Take all the material and copy it exactly.

:::::

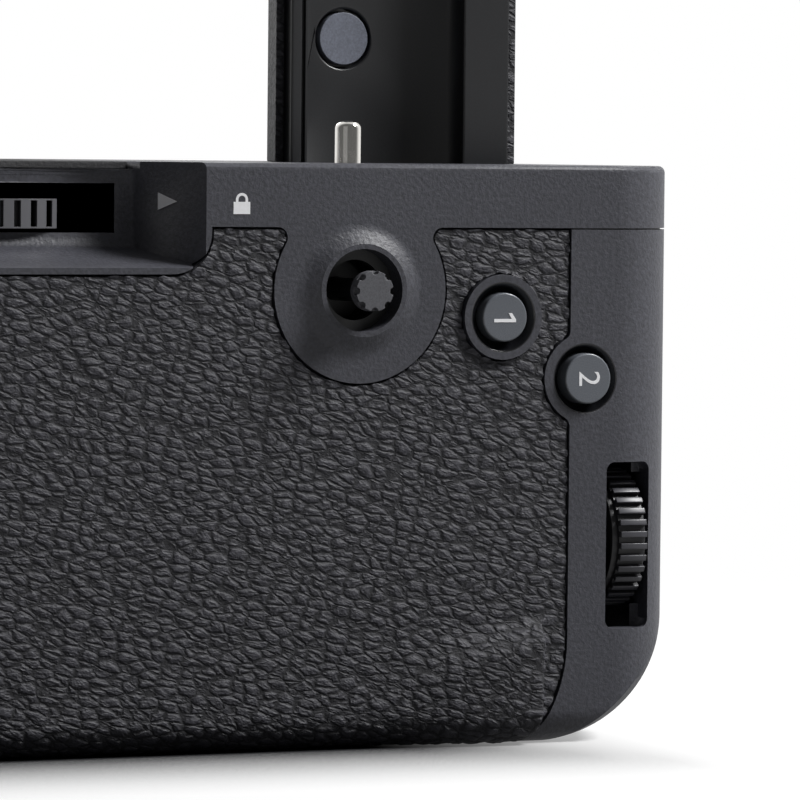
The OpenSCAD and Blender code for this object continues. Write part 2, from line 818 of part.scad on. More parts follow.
module left_frame() {
    color(shell_colour) difference() {
        intersection() {
            form(0);
            slab([left_x - cut, rear_y - cut, -cut], [frame_x, front_depth + cut, case_top_z]);
        }
        slab([left_x - cut, rear_y - cut, door_z0 - fit], [door_x + fit, front_depth + cut, door_z1 + fit]);
        slab([left_x - cut, inner_rear_y, tray_z - fit], [frame_x + cut, inner_front_y, chamber_z1]);
        slab([cam_end_x + wall, inner_rear_y, door_z1 - cut], [frame_x + cut, inner_front_y, body_h]);
        slab([door_x - cut, tray_mid_y - cam_w / 2 - fit, chamber_z1 - cut],
            [cam_end_x + 2 * fit, tray_mid_y + cam_reach, knob_z + cam_tip_r + fit]);
        top_region(seam_gap);
    }
}

module bottom_cover() {
    color(shell_colour) difference() {
        slab([bottom_left_x, bottom_rear_y, 0], [bottom_right_x, bottom_front_y, bottom_t]);
        tripod_plate_form(fit, -cut, tripod_plate_t + touch);
        bar_z(0, 0, -cut, bottom_t + cut, socket_r + fit);
        screw_places() {
            bar_z(0, 0, -cut, screw_head_t, screw_head_r + fit);
            bar_z(0, 0, -cut, bottom_t + cut, screw_shaft_r + fit);
        }
    }
}

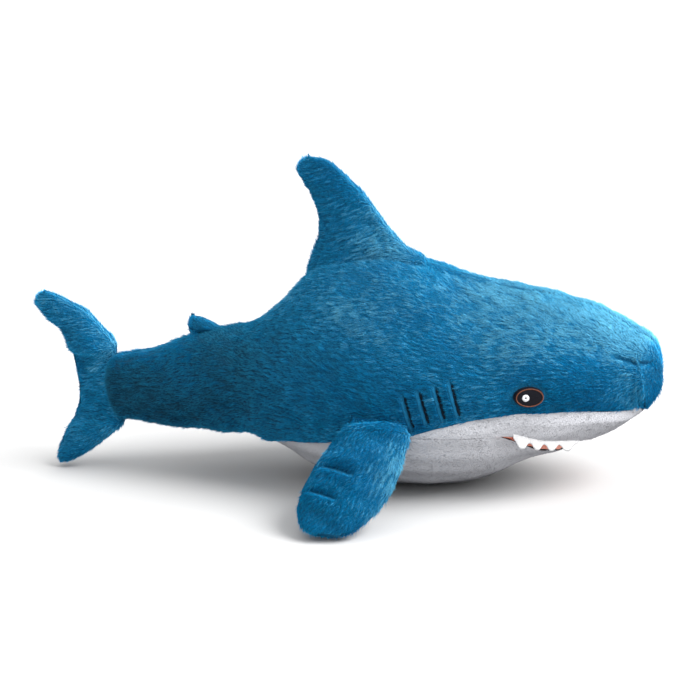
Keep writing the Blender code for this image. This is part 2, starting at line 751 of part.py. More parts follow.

:::::

* [Finished exercise]
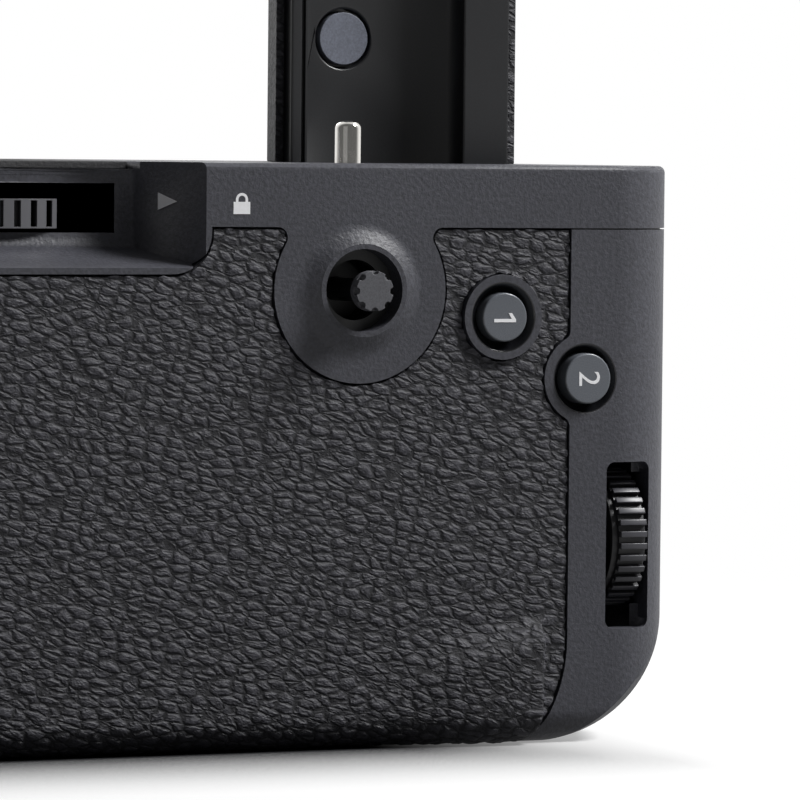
The OpenSCAD and Blender code for this object continues. Write part 2, from line 818 of part.scad on. More parts follow.
module left_frame() {
    color(shell_colour) difference() {
        intersection() {
            form(0);
            slab([left_x - cut, rear_y - cut, -cut], [frame_x, front_depth + cut, case_top_z]);
        }
        slab([left_x - cut, rear_y - cut, door_z0 - fit], [door_x + fit, front_depth + cut, door_z1 + fit]);
        slab([left_x - cut, inner_rear_y, tray_z - fit], [frame_x + cut, inner_front_y, chamber_z1]);
        slab([cam_end_x + wall, inner_rear_y, door_z1 - cut], [frame_x + cut, inner_front_y, body_h]);
        slab([door_x - cut, tray_mid_y - cam_w / 2 - fit, chamber_z1 - cut],
            [cam_end_x + 2 * fit, tray_mid_y + cam_reach, knob_z + cam_tip_r + fit]);
        top_region(seam_gap);
    }
}

module bottom_cover() {
    color(shell_colour) difference() {
        slab([bottom_left_x, bottom_rear_y, 0], [bottom_right_x, bottom_front_y, bottom_t]);
        tripod_plate_form(fit, -cut, tripod_plate_t + touch);
        bar_z(0, 0, -cut, bottom_t + cut, socket_r + fit);
        screw_places() {
            bar_z(0, 0, -cut, screw_head_t, screw_head_r + fit);
            bar_z(0, 0, -cut, bottom_t + cut, screw_shaft_r + fit);
        }
    }
}

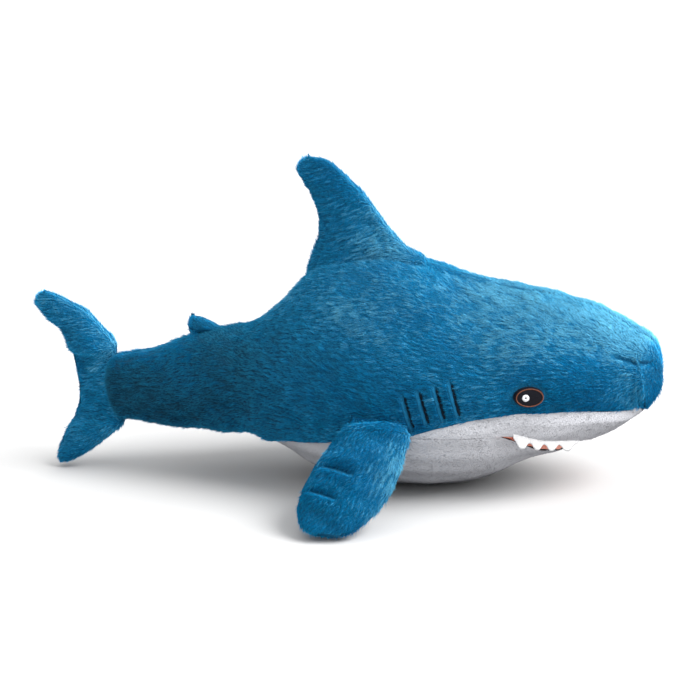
Keep writing the Blender code for this image. This is part 2, starting at line 751 of part.py. More parts follow.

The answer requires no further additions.